If you haven't seen Monday's Medway Messenger, and missed Douglas Packman’s incredible tales from the Second World War, get a copy now. Do it. Right now. Pages 4 and 5. You won’t regret it.

From his recollections as a lad – picking thistles on the marshes near St Mary Hoo and climbing into the cockpit of a crashed Hurricane – to the moment he drove into Berlin in Hermann Goering’s car, and spat on Hitler’s grave, it’s a story you can’t help but be mesmerised by.

There’s a film somewhere in his life story, a script that if someone made it up, would probably be dismissed as being far-fetched.

But this is how life was. It was about near misses, every day survival, laughing in the face of fear and simply going to bed at night to get up the next day and do it all again.

No dramas and no ego. It was just life.

My husband reads a lot about the Second World War, and I never quite got it. I didn’t really understand the complexities of strategies and orders and history told by observers.

But I get it when I hear people like Douglas talk about it. He was there and he tells it with no sugar coating.

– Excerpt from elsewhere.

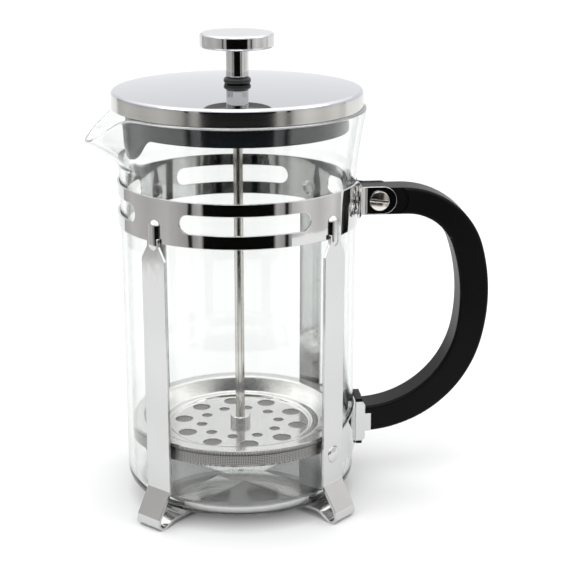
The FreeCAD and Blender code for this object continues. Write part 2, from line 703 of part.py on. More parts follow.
def strainer_side():
    """Front view of the strainer tongue, hanging below the insert."""
    w, top, low = strainer_half_w, insert_bottom_z, insert_bottom_z - strainer_drop
    flank = [(w, top), (0.72 * w, low + 0.84 * strainer_drop), (0.52 * w, low + 0.42 * strainer_drop),
             (0.3 * w, low + 0.1 * strainer_drop)]
    right = [Vec(0, y, z) for y, z in flank]
    left = [Vec(0, -p.y, p.z) for p in reversed(right)]
    curve = spline(right + [Vec(0, 0, low)] + left, Vec(0, -1, 0), Vec(0, -1, 0))
    a, b, up = right[0], left[-1], Vec(0, 0, strainer_root)
    edges = [curve, Part.makeLine(b, b + up), Part.makeLine(b + up, a + up), Part.makeLine(a + up, a)]
    return Part.Face(Part.Wire(edges)).extrude(Vec(2 * insert_r, 0, 0))


def make_lid_insert():
    top_z = lid_side_top_z - lid_t - insert_gap - insert_deck_drop
    low = insert_bottom_z - strainer_drop
    skirt = ring(insert_r - insert_wall, insert_r, insert_bottom_z, top_z)
    deck = disc(lid_r - lid_t - insert_gap, top_z - insert_wall, top_z)
    rim = ring(lid_r - lid_t - insert_gap - insert_wall, lid_r - lid_t - insert_gap, lid_bottom_z + insert_rim_lift, top_z)
    tongue = ring(insert_r - insert_wall, insert_r, low, insert_bottom_z + strainer_root).common(strainer_side())
    insert = skirt.fuse(deck).fuse(rim).fuse(turned(tongue, tongue_deg))
    hub = disc(bush_r() + hub_wall, hub_bottom_z, top_z)
    insert = insert.fuse(hub).cut(disc(bush_r(), low, top_z + 1))
    insert = insert.cut(rib_slots())
    add("lid_insert", insert)


def rib_slots():
    """Comb of upright slots through the strainer tongue."""
    slots = []
    low = insert_bottom_z - strainer_drop + comb_low
    for i in range(comb_slots):
        y = (i - (comb_slots - 1) / 2) * comb_pitch
        slots.append(box(0, 2 * insert_r, y - comb_slot_w / 2, y + comb_slot_w / 2,
                         low + comb_fan * y ** 2, low + comb_slot_h))
    return turned(Part.makeCompound(slots), tongue_deg)


def make_lid_bush():
    top_z = lid_top_z - lid_t * 0.5
    bush = ring(grommet_neck_r + running_fit, bush_r(), hub_bottom_z, top_z)
    add("lid_bush", bush)


def make_grommet():
    top = disc(grommet_r, grommet_bottom_z + 0.1, stem_bottom_z)
    rims = [e for e in top.Edges if e.Length > grommet_r]
    top = top.makeFillet(min(1.25, grommet_height * 0.44), [e for e in rims if len(e.Vertexes) == 1])
    foot_top = hub_bottom_z - 0.1
    neck = disc(grommet_neck_r, foot_top, grommet_bottom_z + 0.5)
    foot = disc(grommet_r, foot_top - grommet_flange_t, foot_top)
    shape = top.fuse(neck).fuse(foot)
    add("rod_grommet", shape.cut(disc(rod_r + running_fit, insert_bottom_z, rim_z * 2)))


# ---------------------------------------------------------------- plunger
def make_knob():
    knob = disc(knob_r, knob_bottom_z, knob_bottom_z + knob_t)
    rims = [e for e in knob.Edges if len(e.Vertexes) == 1]
    knob = knob.makeFillet(knob_edge_r, rims)
    add("knob", knob.cut(disc(rod_r, knob_bottom_z - 1, rod_top_z)))


def make_stem():
    stem = disc(stem_r, stem_bottom_z + 0.1, knob_bottom_z)
    low = [e for e in stem.Edges if len(e.Vertexes) == 1 and e.BoundBox.ZMax < knob_bottom_z - 1]
    stem = stem.makeFillet(0.5, low)
    add("knob_stem", stem.cut(disc(rod_r, 0, knob_bottom_z + 1)))


def make_rod():
    add("plunger_rod", disc(rod_r, nut_bottom_z + 1.0, rod_top_z))


def make_rod_boss():
    boss = disc(boss_r, plate_flat_z, plate_flat_z + boss_t)
    top = [e for e in boss.Edges if len(e.Vertexes) == 1 and e.BoundBox.ZMin > plate_flat_z + 1]
    boss = boss.makeFillet(0.5, top)
    add("rod_boss", boss.cut(disc(rod_r, plate_flat_z - 1, plate_flat_z + boss_t + 1)))


def hole_ring(holes, z0, z1):
    count, circle_r, hole_r = holes[:3]
    first = holes[3] if len(holes) > 3 else 0.0
    drills = []
    for i in range(count):
        p = polar(circle_r, first + 360.0 / count * i)
        drills.append(disc(hole_r, z0, z1, p.x, p.y))
    return Part.makeCompound(drills)


def make_filter_plate():
    """Pressed dish with a flat rim, a hollow slope and a small step round the drilled middle."""
    rim_in = filter_r - plate_rim_w
    step_r, step_h = plate_step
    flat, top = plate_flat_z - plate_t / 2, plate_top_z - plate_t / 2
    path = rounded_path(xz([(rod_r, flat), (step_r, flat), (step_r + step_h, flat + step_h),
                            (plate_flat_r + step_h, flat + step_h), (rim_in, top), (filter_r - 0.1, top)]), plate_bends)
    plate = strap(path, plate_t).revolve(AXIS, UP, 360)
    for holes in (outer_holes, inner_holes):
        plate = plate.cut(hole_ring(holes, flat - plate_t, flat + plate_t))
    add("filter_plate", plate)


def make_edge_coil():
    z = plate_top_z - plate_t - coil_wire_r
    add("edge_coil", Part.makeTorus(filter_r - coil_wire_r, coil_wire_r, Vec(0, 0, z)))


def make_mesh():
    top_z = plate_top_z - plate_t - 2 * coil_wire_r
    cup = disc(filter_r, mesh_bottom_z, top_z).cut(disc(filter_r - mesh_t, mesh_bottom_z + mesh_t, top_z + 1))
    add("mesh_screen", cup.cut(disc(rod_r, 0, top_z)))


def make_cross_plate():
    plate = disc(cross_plate_r, cross_plate_z, mesh_bottom_z)
    plate = plate.cut(hole_ring(cross_holes, cross_plate_z - 1, mesh_bottom_z + 1))
    add("cross_plate", plate.cut(disc(rod_r, 0, mesh_bottom_z + 1)))


def make_filter_nut():
    nut = disc(filter_nut_r, nut_bottom_z, cross_plate_z)
    rim = [e for e in nut.Edges if len(e.Vertexes) == 1 and e.BoundBox.ZMax < cross_plate_z - 1]
    nut = nut.makeFillet(0.8, rim)
    add("filter_nut", nut.cut(disc(rod_r, nut_bottom_z + 1.0, cross_plate_z + 1)))


# ---------------------------------------------------------------- build
def main():
    make_beaker()
    make_band()
    make_strip("leg_strip_lower", leg_angles[0], cross_z)
    make_strip("leg_strip_upper", leg_angles[1], cross_z + leg_t)
    make_leg_rivets()
    make_base_rivet()
    make_handle()
    make_screw()
    make_nut()
    make_bracket()
    make_bracket_rivets()
    make_lid_cover()
    make_lid_insert()
    make_lid_bush()
    make_grommet()
    make_knob()
    make_stem()
    make_rod()
    make_rod_boss()
    make_filter_plate()
    make_edge_coil()
    make_mesh()
    make_cross_plate()
    make_filter_nut()
    os.makedirs("parts", exist_ok=True)
    for name, shape in parts.items():
        shape.exportStep(f"parts/{name}.step")
        print(f"{name:18s} solids {len(shape.Solids)} valid {shape.isValid()} volume {shape.Volume:9.1f}")


main()
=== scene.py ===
# Looks of the french press: a glass beaker in a polished steel frame on a plain pale floor.
# Metres, in the frame's own axes: +Z up, handle along +X, spout along -X.
import math

import bmesh
import bpy
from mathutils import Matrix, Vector


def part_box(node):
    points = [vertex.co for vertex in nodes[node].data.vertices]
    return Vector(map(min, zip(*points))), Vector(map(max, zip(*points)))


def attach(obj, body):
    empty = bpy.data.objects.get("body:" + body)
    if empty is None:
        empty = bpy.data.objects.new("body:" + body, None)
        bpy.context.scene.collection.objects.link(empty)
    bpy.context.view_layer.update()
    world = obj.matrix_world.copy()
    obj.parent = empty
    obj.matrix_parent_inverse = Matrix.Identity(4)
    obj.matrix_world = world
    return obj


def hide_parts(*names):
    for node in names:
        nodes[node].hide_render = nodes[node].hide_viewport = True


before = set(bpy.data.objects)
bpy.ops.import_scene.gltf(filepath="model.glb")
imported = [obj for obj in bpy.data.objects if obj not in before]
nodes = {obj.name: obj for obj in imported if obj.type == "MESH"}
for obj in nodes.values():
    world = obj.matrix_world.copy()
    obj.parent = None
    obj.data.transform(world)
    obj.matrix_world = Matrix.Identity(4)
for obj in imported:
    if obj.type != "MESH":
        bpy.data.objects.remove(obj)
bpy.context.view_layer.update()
MM = 0.001


# ---------------------------------------------------------------- camera, stage and light
CAMERA_PLACE = Vector((-0.0364, -0.5959, 0.2710))
CAMERA_HEADING = math.radians(5.363)    # to the right of +Y
CAMERA_PITCH = math.radians(16.71)      # below the horizon
CAMERA_LENS = 92.64                     # millimetres
CAMERA_SENSOR = 36.0                    # width in millimetres
FRONT = -93.5                           # direction from the beaker's axis to the camera, degrees
TENT_STRENGTH = 1.9
FLAG_R, FLAG_TOP = 0.44, 0.30           # distance of the cards from the beaker's axis, and their upper edge
FRONT_FLAG_TOP, BACK_FLAG_TOP = 0.24, 0.12
TABLE_FLAG_R = 0.27                     # inner edge of the card that lies on the floor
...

With the 75th anniversary of the Battle of Britain, and the other anniversaries marked this year, I’ve learned a lot about life during that time and have come to appreciate more how hard life was.

A day out at Goodwood
A day out at Goodwood

We were among the thousands of people who attended the Goodwood Revival a few weeks ago, a racing event which captures the nostalgia of the 40s, 50s and 60s.

As part of that, there was an incredible collection of aircraft, and among them the Spirit of Kent Spitfire, which began its career in December 1944.

At the end of day, we watched two of them take off into the sunset. It was a beautiful sight, and a glorious sound, that almost makes your heart skip a beat.

It’s easy to be romantically nostaglic, but it should never be forgotten that that sound also represents everything others sacrificed and for that, we should always pay tribute.

On another note, every now and then, Mother Nature springs you a surprise.

I didn’t plant any sunflower seeds (I forgot, again, this year) but a few weeks ago, a small wheelbarrow in our front garden which we fill with tiny bedding plants, started to show something bigger.

A thick, green stem grew taller and thicker by the day and last week, these flowers emerged into the late summer sunshine.

Sunflowers growing in my garden
Sunflowers growing in my garden

We think a bird must have picked up some seed from a garden which backs onto ours, and is tended by a neighbour who is far more organised and did plant a beautiful show of the yellow flowers.

His love of gardening has lead to bonus blooms for us and makes me smile every time I leave the house or arrive home.

And did you know… The French word for sunflower is tournesol, which means “turns with the sun.”

In their bud phase, sunflowers will literally seek out and face the sun. This trait is called heliotropism. I know just how they feel.